▶ **Exercise directions**:
Answer with one number: the count of lines in the listing below that hold the word "Blender".

▶ **Record extracts**:

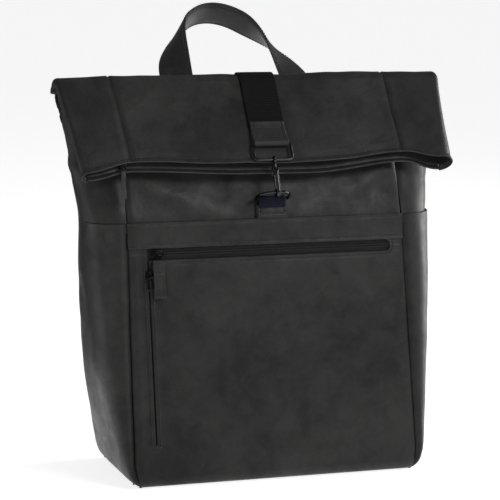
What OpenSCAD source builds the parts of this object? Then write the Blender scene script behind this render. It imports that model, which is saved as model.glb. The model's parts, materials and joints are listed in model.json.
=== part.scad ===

* * *

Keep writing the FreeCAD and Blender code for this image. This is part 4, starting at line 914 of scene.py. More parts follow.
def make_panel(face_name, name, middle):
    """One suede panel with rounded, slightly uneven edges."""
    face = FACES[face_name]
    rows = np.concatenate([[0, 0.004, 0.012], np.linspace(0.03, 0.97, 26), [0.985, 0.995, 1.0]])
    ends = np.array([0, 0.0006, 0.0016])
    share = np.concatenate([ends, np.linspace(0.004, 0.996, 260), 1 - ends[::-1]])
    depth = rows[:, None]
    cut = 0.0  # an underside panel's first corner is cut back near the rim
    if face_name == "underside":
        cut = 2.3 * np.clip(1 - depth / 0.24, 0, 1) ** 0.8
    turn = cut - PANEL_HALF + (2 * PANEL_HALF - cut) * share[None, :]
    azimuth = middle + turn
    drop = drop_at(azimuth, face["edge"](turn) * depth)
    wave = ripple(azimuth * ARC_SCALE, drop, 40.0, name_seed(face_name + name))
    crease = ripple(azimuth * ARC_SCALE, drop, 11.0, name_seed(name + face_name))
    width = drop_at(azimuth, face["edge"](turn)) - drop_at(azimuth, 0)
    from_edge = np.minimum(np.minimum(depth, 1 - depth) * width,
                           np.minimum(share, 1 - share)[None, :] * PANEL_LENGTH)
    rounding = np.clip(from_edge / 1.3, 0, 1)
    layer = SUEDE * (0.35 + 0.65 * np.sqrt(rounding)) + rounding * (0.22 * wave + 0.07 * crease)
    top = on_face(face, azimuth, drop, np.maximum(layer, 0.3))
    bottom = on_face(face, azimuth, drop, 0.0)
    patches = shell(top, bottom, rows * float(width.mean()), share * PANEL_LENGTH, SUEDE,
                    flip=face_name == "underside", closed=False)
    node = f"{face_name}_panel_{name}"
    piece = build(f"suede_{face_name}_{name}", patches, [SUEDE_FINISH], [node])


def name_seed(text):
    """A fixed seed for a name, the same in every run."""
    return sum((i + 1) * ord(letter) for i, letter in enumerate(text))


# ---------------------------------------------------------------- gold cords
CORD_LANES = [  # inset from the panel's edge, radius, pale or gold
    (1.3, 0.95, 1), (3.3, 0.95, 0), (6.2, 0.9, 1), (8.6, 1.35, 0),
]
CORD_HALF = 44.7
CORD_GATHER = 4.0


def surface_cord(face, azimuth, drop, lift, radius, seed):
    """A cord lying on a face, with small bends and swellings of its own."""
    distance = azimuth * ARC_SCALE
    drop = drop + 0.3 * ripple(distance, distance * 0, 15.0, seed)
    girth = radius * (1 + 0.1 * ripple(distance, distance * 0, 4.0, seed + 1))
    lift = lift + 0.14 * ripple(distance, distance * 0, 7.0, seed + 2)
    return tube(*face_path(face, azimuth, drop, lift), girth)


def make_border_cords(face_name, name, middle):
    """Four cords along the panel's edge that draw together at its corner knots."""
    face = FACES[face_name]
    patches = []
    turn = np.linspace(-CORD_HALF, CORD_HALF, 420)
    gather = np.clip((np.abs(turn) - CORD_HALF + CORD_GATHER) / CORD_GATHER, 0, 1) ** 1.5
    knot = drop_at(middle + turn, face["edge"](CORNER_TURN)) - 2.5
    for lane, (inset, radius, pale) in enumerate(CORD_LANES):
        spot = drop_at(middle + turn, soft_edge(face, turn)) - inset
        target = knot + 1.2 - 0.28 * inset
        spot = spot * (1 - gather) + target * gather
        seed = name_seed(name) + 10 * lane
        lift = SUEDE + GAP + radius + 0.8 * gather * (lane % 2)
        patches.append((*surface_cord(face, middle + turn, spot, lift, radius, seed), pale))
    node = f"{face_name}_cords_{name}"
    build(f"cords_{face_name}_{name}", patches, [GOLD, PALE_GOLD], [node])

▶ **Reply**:
2